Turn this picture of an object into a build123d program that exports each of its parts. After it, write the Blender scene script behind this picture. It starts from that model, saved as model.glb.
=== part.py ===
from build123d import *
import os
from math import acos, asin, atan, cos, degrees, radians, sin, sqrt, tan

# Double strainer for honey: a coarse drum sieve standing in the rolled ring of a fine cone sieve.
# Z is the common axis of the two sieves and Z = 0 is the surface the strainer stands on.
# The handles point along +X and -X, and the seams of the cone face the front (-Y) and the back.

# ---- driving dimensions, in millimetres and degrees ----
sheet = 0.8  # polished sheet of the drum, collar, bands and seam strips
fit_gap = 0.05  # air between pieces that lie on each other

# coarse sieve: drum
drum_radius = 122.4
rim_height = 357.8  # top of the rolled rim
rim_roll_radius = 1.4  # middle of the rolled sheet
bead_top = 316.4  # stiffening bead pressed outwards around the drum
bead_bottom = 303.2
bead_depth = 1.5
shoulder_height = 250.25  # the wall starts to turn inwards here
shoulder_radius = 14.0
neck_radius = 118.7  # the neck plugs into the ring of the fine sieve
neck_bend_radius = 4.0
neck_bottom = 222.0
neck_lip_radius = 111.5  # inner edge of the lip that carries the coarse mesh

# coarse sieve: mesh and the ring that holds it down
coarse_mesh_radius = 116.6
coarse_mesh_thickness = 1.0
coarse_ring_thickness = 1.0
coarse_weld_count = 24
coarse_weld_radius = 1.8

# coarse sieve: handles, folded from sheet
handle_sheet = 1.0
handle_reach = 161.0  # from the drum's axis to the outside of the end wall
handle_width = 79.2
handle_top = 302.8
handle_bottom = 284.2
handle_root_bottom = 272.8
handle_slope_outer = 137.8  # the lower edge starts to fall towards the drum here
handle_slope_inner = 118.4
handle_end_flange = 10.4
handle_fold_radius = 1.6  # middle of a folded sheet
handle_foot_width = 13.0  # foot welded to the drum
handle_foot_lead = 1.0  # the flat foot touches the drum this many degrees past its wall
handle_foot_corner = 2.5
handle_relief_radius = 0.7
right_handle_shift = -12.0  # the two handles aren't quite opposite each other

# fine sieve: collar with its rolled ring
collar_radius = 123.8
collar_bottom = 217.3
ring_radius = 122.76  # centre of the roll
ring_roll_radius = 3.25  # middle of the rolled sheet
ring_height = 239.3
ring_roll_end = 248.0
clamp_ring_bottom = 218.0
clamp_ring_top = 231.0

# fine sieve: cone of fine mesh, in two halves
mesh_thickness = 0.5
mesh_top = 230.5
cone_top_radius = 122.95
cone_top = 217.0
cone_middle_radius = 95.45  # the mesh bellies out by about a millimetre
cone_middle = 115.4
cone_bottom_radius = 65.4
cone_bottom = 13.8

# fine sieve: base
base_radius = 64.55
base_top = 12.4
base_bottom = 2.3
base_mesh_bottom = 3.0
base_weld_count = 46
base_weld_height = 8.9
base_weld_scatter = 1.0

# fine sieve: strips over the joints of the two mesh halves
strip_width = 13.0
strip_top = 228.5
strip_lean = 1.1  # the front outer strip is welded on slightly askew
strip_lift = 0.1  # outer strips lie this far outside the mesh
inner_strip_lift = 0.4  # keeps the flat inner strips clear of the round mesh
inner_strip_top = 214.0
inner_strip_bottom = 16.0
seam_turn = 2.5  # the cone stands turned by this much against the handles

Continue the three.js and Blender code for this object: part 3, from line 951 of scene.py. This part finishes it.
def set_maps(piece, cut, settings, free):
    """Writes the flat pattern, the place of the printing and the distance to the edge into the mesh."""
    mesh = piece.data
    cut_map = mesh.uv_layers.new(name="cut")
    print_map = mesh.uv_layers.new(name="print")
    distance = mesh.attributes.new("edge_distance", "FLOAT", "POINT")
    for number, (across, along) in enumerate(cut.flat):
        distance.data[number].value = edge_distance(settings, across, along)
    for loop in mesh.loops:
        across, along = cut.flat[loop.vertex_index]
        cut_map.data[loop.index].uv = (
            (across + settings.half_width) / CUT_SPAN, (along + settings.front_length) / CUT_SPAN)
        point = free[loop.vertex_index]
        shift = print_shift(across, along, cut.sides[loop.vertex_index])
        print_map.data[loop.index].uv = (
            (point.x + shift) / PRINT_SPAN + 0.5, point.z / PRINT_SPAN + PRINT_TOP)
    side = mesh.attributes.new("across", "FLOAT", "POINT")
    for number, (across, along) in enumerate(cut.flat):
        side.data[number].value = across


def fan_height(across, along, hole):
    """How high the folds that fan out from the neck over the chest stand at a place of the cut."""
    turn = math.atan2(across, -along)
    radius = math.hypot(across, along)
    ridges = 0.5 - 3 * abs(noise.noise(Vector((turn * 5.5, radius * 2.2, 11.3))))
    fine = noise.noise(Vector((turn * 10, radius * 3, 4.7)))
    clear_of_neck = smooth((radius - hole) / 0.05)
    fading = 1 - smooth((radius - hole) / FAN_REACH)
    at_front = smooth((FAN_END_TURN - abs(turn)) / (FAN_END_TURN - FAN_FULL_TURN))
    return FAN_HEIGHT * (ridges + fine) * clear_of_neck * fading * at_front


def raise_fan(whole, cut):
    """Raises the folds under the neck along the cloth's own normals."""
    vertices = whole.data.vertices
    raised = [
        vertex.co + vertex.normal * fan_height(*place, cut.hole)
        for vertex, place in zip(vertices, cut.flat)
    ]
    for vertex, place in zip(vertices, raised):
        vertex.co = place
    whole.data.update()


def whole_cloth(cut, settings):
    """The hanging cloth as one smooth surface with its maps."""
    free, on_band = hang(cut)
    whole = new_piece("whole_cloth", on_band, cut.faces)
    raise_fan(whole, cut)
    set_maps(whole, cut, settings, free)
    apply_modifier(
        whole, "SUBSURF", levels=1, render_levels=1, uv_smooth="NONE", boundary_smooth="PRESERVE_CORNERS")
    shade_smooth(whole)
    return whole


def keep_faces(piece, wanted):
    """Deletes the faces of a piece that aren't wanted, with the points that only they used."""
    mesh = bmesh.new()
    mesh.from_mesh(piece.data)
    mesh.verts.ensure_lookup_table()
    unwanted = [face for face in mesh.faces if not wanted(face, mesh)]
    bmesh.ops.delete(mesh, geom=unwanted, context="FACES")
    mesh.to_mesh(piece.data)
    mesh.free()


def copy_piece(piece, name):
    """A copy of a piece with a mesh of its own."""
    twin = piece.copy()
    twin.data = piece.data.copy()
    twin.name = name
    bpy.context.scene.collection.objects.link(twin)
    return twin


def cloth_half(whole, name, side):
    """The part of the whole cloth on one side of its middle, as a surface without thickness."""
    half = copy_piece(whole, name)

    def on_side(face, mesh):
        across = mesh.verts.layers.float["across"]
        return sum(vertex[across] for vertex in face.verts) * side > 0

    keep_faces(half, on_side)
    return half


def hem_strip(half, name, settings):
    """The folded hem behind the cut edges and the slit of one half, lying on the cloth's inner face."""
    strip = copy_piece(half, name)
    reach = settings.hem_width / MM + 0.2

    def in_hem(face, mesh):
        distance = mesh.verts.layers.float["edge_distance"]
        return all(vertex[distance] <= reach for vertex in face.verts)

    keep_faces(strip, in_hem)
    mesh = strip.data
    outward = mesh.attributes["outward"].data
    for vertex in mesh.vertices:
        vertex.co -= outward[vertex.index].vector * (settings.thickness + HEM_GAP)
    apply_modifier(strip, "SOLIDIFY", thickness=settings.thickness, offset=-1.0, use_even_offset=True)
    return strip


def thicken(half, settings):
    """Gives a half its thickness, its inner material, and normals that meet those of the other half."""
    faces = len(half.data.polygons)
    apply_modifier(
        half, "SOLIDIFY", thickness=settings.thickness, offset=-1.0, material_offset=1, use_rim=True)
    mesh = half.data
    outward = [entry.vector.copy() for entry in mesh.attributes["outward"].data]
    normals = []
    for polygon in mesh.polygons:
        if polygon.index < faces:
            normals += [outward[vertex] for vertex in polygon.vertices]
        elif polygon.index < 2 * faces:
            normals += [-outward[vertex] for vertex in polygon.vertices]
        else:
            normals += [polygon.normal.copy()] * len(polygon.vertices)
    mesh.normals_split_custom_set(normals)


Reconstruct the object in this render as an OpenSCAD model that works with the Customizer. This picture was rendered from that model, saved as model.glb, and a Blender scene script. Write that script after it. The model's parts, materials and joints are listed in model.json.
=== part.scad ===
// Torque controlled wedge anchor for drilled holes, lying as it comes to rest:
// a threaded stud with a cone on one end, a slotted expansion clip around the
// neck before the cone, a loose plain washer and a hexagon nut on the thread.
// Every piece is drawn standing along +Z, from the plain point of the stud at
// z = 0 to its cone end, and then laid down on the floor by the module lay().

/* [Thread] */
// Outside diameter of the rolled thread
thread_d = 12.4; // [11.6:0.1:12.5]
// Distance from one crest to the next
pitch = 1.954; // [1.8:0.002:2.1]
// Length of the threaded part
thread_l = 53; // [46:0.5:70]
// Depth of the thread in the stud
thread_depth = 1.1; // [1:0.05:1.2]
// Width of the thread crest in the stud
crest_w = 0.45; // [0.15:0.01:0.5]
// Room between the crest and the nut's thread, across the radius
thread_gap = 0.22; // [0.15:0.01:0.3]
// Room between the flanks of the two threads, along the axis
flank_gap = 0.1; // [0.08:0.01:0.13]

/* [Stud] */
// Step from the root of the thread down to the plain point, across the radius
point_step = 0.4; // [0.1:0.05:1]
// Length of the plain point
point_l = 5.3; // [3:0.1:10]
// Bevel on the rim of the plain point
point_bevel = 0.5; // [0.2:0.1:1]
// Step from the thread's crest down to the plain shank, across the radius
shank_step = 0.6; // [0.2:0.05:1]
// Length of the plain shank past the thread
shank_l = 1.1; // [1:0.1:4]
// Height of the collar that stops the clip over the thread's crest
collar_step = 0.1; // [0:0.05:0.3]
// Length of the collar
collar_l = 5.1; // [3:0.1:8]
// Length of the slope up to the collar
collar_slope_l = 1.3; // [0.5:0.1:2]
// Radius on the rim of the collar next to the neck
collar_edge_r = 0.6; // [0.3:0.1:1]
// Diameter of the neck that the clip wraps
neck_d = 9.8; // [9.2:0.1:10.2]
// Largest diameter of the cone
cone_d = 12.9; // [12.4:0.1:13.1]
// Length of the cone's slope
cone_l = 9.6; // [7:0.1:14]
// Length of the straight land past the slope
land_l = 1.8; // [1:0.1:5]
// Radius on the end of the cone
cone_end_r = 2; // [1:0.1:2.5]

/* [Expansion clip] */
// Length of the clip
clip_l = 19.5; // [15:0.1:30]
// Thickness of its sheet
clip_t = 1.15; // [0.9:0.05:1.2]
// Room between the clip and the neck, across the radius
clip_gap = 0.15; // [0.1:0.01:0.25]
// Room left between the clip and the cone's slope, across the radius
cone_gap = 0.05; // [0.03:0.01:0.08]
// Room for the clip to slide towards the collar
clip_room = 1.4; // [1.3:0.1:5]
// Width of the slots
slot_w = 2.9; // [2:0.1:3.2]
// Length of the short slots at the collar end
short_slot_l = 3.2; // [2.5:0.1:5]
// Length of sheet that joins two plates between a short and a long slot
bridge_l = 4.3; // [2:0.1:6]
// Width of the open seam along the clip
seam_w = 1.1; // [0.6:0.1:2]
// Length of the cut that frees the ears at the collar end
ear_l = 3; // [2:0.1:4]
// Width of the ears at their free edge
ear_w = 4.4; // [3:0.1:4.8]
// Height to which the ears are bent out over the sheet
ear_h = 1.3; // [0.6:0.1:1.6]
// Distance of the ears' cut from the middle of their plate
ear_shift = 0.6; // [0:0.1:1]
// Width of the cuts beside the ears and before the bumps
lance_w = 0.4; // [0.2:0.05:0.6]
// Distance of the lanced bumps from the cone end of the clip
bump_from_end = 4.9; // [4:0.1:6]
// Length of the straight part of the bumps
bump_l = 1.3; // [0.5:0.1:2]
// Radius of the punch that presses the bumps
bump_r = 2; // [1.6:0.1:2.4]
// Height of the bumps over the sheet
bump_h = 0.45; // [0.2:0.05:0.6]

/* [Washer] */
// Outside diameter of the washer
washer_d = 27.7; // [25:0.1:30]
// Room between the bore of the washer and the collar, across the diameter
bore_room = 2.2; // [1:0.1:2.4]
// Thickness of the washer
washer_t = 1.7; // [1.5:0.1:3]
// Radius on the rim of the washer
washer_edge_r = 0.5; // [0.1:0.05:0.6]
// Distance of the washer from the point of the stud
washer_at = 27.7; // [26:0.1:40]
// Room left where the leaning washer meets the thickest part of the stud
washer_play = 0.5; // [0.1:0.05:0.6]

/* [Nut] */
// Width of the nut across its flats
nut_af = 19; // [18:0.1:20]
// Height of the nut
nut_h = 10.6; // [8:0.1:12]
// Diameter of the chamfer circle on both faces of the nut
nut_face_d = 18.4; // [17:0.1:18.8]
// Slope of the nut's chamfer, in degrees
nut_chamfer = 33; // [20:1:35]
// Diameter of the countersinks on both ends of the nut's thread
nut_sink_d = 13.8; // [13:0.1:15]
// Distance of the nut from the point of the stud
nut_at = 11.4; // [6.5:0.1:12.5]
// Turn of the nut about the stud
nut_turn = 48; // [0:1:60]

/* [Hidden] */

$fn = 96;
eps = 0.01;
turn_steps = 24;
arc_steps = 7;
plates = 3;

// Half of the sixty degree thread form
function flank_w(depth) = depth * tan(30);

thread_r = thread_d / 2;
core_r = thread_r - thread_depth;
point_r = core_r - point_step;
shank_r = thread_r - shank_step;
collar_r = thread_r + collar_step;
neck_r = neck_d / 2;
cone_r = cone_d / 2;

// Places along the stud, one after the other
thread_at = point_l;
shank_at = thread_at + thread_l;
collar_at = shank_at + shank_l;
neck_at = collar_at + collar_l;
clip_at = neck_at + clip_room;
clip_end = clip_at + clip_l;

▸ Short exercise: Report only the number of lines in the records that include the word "joints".

▸ Answer to this exercise: 2